** DIRECTION **
Scan the data for lines with "shown" and report the count by itself.

** TASK DATA **

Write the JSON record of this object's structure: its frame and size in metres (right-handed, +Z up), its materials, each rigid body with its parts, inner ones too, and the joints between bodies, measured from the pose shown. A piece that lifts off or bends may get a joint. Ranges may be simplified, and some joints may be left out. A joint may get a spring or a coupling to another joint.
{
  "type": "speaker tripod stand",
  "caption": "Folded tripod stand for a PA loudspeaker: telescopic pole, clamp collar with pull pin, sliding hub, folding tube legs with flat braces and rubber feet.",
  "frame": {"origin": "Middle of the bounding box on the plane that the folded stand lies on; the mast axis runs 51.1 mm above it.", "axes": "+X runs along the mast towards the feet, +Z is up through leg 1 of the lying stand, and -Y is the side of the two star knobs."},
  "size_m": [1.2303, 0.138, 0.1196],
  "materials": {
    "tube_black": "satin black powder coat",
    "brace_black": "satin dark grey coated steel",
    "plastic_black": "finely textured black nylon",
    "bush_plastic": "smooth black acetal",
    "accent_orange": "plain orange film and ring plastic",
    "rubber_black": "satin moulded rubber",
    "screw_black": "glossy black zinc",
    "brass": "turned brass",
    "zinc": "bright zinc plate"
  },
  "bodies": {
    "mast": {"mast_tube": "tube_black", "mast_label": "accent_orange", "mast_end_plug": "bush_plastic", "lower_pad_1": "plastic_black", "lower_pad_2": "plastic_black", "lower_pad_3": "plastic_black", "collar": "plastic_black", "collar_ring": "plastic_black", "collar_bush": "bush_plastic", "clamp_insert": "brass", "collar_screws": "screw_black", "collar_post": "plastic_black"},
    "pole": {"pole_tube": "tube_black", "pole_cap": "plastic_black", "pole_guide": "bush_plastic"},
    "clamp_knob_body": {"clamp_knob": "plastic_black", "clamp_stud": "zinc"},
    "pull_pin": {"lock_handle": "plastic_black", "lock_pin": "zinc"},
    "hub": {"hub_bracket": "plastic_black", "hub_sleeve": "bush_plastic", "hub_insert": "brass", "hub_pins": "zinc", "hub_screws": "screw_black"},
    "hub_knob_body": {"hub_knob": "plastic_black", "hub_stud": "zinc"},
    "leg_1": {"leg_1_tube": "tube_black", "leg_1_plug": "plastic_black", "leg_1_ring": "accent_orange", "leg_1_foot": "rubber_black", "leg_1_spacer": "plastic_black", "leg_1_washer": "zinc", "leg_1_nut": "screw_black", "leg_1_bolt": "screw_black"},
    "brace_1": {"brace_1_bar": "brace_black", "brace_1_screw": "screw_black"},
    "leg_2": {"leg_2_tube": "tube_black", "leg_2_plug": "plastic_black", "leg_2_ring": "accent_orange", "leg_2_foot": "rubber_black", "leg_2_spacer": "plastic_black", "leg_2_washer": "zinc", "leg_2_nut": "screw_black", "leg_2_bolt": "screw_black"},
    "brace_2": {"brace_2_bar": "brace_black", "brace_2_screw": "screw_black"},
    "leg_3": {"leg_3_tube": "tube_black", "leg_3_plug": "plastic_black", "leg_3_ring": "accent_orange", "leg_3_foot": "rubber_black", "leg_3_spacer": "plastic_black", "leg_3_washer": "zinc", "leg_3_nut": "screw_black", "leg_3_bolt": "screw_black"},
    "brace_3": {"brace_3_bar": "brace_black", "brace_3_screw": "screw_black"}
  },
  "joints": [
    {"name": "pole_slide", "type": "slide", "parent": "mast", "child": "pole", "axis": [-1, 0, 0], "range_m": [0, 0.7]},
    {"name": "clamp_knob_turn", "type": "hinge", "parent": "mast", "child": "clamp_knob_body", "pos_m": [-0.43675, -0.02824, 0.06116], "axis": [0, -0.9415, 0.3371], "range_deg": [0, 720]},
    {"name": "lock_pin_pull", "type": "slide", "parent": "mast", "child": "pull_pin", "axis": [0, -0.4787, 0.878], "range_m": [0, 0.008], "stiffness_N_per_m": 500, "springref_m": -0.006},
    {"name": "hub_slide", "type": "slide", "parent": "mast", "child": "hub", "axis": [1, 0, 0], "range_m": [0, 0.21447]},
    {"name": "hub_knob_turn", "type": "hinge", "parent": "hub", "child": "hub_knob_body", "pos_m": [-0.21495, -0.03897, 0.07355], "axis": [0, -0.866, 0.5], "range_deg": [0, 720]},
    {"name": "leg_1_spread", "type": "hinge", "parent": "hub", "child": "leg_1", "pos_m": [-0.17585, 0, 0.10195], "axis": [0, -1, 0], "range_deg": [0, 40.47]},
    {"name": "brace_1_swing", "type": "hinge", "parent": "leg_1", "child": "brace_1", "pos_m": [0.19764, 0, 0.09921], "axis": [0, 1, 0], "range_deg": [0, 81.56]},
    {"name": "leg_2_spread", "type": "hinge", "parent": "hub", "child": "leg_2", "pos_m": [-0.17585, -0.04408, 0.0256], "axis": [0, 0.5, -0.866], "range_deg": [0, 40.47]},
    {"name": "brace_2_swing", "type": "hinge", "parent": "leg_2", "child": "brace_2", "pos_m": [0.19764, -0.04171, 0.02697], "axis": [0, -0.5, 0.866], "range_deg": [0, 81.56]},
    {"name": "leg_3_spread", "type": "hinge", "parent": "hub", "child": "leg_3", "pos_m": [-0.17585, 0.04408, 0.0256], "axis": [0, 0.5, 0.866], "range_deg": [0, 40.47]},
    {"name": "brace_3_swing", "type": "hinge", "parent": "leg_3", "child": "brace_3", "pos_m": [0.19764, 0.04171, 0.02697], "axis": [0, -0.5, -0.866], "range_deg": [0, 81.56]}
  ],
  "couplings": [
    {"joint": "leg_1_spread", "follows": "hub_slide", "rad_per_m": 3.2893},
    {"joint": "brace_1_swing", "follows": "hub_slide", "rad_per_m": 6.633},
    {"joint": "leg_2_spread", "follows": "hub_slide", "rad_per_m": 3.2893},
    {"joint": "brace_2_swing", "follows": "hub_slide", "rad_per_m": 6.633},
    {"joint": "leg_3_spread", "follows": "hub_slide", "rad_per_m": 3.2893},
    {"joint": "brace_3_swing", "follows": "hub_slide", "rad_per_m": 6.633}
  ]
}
--
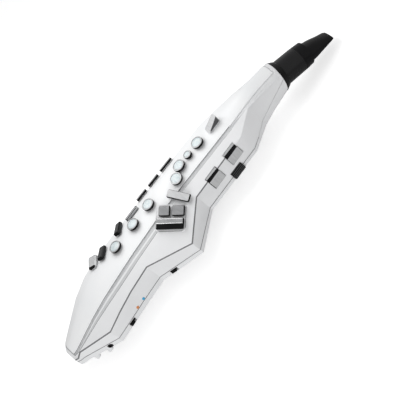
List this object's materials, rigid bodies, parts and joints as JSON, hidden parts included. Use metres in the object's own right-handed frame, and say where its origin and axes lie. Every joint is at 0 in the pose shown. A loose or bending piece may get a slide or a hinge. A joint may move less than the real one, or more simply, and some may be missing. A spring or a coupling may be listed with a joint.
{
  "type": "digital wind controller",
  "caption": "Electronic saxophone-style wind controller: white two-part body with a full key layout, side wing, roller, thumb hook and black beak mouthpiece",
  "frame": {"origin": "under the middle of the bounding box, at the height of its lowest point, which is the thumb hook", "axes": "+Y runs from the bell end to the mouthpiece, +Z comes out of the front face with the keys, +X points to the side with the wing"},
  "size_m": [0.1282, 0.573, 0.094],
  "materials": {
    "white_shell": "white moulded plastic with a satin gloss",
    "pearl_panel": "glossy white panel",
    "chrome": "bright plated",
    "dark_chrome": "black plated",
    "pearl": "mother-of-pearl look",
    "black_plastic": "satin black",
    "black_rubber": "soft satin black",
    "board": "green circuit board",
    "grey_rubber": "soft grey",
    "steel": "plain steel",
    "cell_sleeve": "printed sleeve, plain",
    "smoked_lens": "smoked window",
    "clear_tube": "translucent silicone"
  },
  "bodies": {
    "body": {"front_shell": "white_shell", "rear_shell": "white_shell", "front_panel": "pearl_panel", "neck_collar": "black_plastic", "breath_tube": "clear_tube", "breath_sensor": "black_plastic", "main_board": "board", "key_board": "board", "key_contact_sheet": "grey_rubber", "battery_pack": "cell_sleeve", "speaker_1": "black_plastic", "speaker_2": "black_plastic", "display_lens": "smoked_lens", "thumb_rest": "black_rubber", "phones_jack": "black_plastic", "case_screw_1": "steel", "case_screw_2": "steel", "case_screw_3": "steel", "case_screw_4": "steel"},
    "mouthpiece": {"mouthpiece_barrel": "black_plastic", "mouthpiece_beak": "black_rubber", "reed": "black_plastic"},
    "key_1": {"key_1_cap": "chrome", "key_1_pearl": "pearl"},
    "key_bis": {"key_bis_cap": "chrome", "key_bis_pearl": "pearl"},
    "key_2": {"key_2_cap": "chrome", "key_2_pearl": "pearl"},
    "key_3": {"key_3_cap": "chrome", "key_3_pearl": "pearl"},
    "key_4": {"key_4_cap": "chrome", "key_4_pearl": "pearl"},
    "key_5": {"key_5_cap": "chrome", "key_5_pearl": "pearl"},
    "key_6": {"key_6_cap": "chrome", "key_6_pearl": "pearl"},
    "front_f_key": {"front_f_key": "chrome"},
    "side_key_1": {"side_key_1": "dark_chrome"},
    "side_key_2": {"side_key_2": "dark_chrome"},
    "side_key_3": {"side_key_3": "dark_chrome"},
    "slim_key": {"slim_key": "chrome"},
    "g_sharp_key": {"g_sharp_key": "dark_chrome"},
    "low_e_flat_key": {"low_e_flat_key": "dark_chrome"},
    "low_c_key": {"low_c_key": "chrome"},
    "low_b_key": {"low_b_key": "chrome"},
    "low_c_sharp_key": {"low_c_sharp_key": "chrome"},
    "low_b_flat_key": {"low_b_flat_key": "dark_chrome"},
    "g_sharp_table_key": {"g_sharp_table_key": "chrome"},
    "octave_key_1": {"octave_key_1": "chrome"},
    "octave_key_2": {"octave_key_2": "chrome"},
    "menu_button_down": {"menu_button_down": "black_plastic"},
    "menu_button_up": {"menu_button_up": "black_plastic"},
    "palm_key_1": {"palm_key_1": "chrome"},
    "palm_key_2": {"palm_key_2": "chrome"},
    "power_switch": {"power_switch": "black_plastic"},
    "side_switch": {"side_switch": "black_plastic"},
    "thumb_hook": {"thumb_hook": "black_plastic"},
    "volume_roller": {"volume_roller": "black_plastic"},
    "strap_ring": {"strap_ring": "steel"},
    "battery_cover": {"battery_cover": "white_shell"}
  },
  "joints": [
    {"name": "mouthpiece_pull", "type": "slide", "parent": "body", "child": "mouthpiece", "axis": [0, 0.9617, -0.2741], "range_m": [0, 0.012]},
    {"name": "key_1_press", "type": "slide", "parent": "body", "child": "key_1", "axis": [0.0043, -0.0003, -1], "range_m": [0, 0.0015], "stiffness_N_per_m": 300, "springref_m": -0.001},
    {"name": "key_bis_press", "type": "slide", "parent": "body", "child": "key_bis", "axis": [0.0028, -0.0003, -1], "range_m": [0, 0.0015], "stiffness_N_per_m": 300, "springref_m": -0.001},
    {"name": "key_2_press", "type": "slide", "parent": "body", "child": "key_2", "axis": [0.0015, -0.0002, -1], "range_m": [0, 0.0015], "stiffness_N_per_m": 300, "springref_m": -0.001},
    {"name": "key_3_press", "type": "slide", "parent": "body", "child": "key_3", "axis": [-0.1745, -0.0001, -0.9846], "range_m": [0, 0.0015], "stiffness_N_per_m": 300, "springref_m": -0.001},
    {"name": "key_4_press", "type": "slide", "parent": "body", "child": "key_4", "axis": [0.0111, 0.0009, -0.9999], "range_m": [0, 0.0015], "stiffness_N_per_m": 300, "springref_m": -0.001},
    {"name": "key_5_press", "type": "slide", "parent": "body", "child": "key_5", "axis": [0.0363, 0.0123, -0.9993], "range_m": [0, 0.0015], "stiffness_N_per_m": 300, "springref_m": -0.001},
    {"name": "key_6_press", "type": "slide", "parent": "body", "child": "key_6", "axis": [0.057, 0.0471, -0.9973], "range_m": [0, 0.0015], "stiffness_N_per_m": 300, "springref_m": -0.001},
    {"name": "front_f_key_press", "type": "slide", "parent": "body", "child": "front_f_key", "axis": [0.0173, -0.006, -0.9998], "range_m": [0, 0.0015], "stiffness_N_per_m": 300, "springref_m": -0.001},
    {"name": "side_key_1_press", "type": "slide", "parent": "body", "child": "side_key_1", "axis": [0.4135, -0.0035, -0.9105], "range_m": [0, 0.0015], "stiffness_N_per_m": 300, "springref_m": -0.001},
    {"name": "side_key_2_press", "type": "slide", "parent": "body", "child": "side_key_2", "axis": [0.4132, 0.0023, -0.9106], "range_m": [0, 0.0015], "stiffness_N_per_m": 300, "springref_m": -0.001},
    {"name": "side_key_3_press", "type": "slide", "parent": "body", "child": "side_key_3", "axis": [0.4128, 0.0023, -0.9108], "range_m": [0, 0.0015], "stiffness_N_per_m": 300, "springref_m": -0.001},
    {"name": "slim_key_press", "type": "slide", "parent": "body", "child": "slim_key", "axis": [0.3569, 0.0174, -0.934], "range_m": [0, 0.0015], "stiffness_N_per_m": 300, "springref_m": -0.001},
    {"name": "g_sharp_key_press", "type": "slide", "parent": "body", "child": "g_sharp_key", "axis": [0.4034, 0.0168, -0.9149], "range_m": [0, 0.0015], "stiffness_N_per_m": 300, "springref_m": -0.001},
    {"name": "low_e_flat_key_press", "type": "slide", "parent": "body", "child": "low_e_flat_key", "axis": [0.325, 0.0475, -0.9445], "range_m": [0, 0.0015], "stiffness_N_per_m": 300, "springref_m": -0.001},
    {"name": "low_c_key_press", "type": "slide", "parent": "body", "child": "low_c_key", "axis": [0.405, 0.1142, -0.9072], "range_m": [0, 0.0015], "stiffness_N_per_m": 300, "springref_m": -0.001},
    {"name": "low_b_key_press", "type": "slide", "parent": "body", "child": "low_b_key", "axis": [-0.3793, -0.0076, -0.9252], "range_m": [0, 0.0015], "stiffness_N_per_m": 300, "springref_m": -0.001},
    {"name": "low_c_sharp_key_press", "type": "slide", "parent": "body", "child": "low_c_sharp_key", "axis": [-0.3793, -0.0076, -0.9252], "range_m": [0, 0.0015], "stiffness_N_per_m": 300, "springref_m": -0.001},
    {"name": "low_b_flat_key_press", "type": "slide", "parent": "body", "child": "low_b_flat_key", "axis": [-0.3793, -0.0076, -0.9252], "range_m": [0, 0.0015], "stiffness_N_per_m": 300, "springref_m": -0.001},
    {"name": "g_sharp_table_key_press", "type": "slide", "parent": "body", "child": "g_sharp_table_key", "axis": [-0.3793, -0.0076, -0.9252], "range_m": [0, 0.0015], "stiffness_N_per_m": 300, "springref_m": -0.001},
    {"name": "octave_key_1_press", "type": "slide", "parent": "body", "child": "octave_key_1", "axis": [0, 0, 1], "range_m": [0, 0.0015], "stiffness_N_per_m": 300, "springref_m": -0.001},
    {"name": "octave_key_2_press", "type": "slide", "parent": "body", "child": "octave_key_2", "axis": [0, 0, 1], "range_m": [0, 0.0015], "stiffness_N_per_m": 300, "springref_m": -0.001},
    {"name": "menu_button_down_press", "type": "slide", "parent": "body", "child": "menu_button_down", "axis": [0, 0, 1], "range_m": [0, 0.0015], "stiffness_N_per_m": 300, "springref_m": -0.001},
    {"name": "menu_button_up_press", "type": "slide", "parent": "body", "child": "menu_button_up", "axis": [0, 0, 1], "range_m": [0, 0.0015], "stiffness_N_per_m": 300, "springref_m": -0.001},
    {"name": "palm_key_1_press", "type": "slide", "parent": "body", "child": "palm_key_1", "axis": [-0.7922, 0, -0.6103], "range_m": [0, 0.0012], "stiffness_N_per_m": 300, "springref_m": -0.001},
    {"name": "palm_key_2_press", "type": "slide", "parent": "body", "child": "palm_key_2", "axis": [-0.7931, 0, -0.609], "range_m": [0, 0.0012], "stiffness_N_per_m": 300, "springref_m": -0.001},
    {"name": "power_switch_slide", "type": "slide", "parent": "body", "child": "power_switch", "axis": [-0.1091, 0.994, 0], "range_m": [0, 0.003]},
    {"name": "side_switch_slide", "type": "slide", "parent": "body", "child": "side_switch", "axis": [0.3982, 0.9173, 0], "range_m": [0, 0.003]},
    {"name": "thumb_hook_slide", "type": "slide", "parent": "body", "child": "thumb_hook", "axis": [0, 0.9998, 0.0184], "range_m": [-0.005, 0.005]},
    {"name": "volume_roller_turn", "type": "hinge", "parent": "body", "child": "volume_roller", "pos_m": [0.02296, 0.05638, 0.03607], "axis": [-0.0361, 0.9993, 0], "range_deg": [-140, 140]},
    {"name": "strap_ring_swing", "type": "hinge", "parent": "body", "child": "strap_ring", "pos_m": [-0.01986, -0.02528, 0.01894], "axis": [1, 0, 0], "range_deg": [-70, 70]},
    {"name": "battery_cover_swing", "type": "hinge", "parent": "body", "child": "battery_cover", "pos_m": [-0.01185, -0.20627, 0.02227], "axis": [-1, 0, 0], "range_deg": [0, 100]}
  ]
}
---
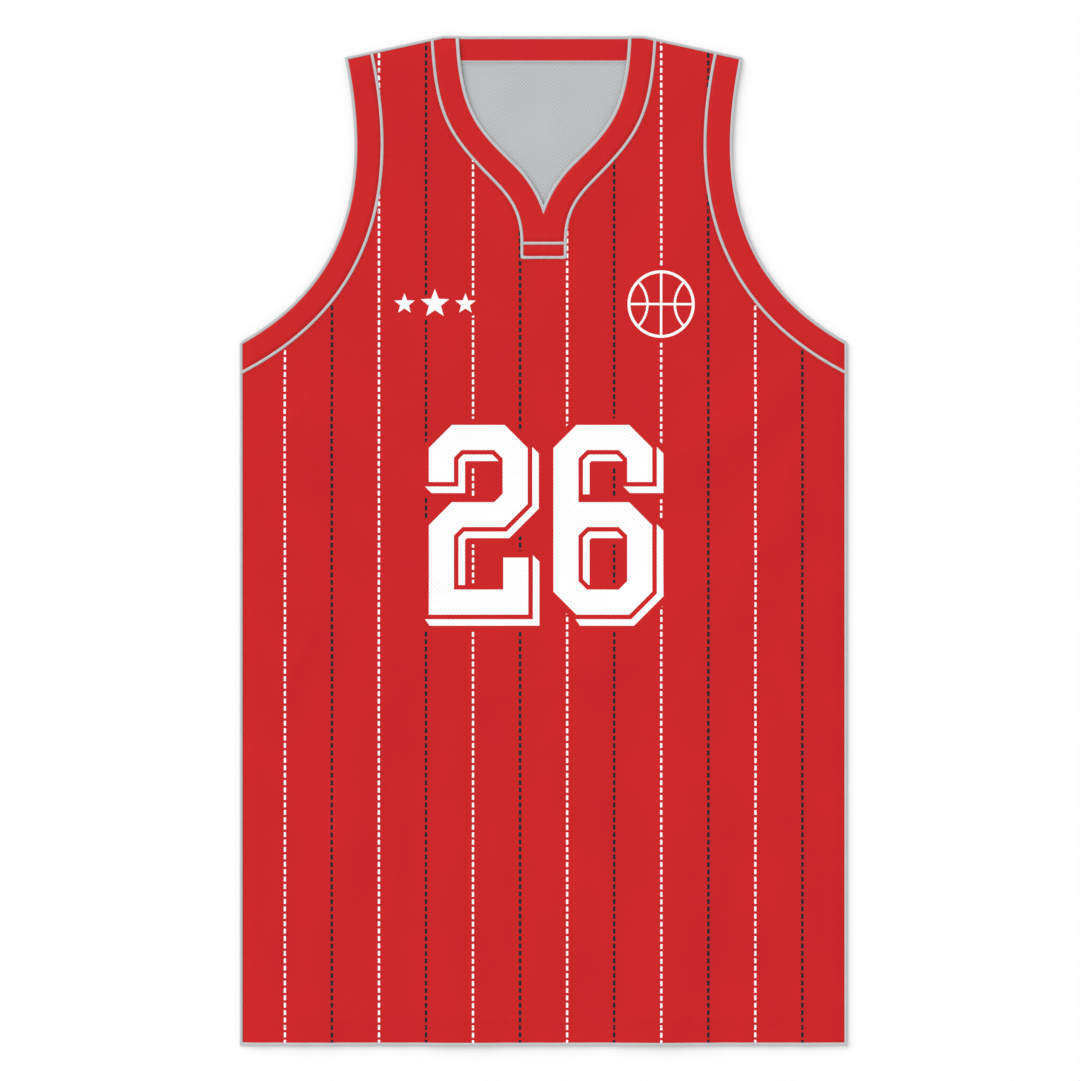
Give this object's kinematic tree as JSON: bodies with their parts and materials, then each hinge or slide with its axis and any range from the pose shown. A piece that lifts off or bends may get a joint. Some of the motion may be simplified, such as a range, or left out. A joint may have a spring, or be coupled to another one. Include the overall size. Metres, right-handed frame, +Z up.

** RESPONSE TO THE TASK **
3